By implementing methods from explainable artificial intelligence, engineers can enhance users’ trust in predictions made by AI models. This strategy was recently evaluated in the context of wind energy production.
Explainable artificial intelligence (XAI) is a field within AI that allows users to gain insights into the inner workings of AI models, helping them understand how outputs are produced and whether the predictions can be deemed reliable. Recently, the relevance of XAI has increased in areas like computer vision, particularly in image recognition, where understanding the choices made by models is essential. After its success in this area, XAI is now being progressively applied to different domains that necessitate trust and transparency, such as healthcare, transportation, and finance.
Researchers from EPFL’s Wind Engineering and Renewable Energy Laboratory (WiRE) have adapted XAI for the opaque AI models utilized in wind power forecasting. A study published in Applied Energy suggests that XAI aids in clarifying wind energy predictions by shedding light on the sequence of decisions made by these models, while also highlighting which factors should be included as inputs.
“For grid operators to successfully incorporate wind energy into their smart grids, they require dependable daily forecasts of wind power generation with minimal error margins,” states Prof. Fernando Porté-Agel, head of WiRE. “When forecasts are inaccurate, grid operators often have to make last-minute adjustments, frequently resorting to pricier fossil fuel energy sources.”
Improving prediction credibility
The forecasting models currently employed for wind power output rely on fluid dynamics, weather projections, and statistical techniques, yet they still exhibit a significant margin of error. AI has allowed engineers to refine these predictions by analyzing vast datasets to uncover correlations between weather model variables and wind turbine outputs. Nevertheless, many AI models operate as “black boxes,” complicating the process of deciphering how specific predictions are made. XAI resolves this challenge by enhancing transparency in the modeling processes that inform forecasts, leading to more trustworthy and dependable predictions.
Identifying key variables
For their research, the team trained a neural network by selecting key input variables from a weather model that significantly impact wind power generation, including wind direction, wind speed, air pressure, and temperature, along with data collected from wind farms in Switzerland and elsewhere. “We customized four XAI techniques and created metrics to assess the reliability of a technique’s interpretation,” explains Wenlong Liao, the study’s lead author and a postdoctoral researcher at WiRE.

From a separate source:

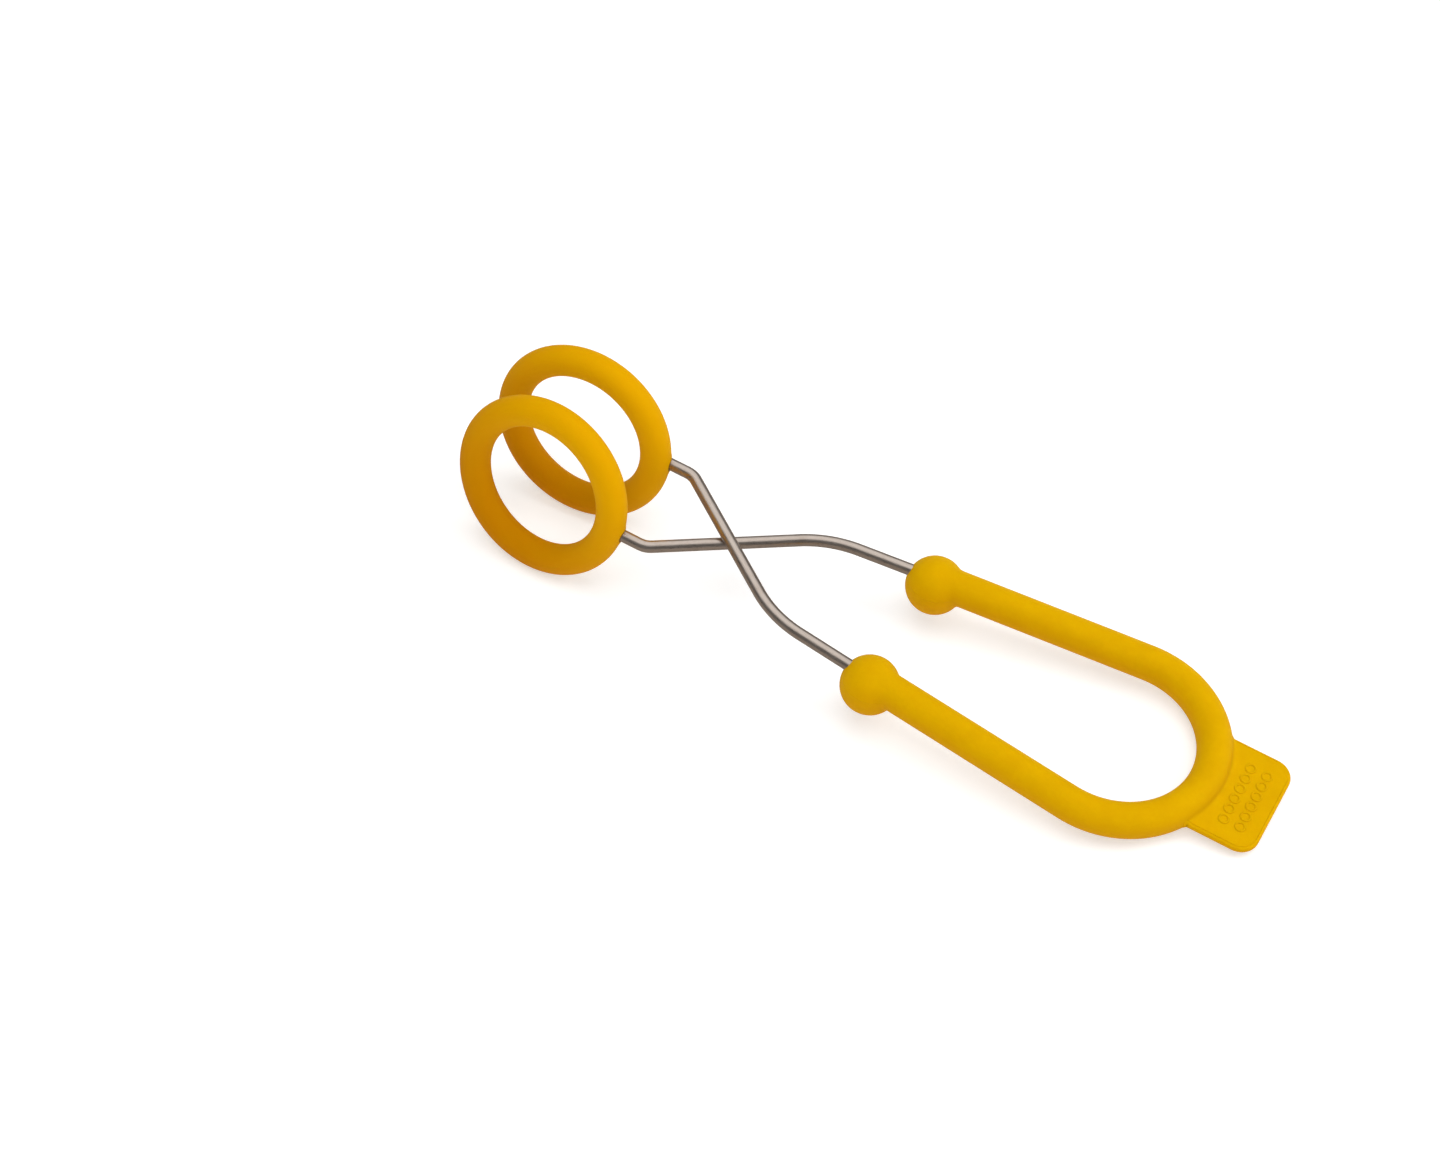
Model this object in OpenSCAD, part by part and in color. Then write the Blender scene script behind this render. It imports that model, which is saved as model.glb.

In the field of machine learning, metrics are tools that engineers use to measure model effectiveness. For instance, they can determine whether the relationship between two variables indicates causation or merely correlation. These metrics are tailored for specific uses—such as diagnosing health issues, evaluating traffic congestion impact, or assessing a company’s stock market value. “In our study, we established various metrics to gauge the credibility of XAI techniques. Importantly, reliable XAI methods can identify which variables to include in our models for accurate forecasting,” Liao adds. “We even discovered that certain variables could be omitted without sacrificing accuracy.”
Increasing competitiveness
Jiannong Fang, an EPFL researcher and co-author of the study, believes these insights could enhance the competitiveness of wind energy. “Power system operators are unlikely to embrace wind energy if they lack understanding of the underlying principles guiding their forecasting models,” he notes. “However, with an XAI-informed approach, these models can be assessed and improved, thus yielding more reliable predictions of daily fluctuations in wind energy.”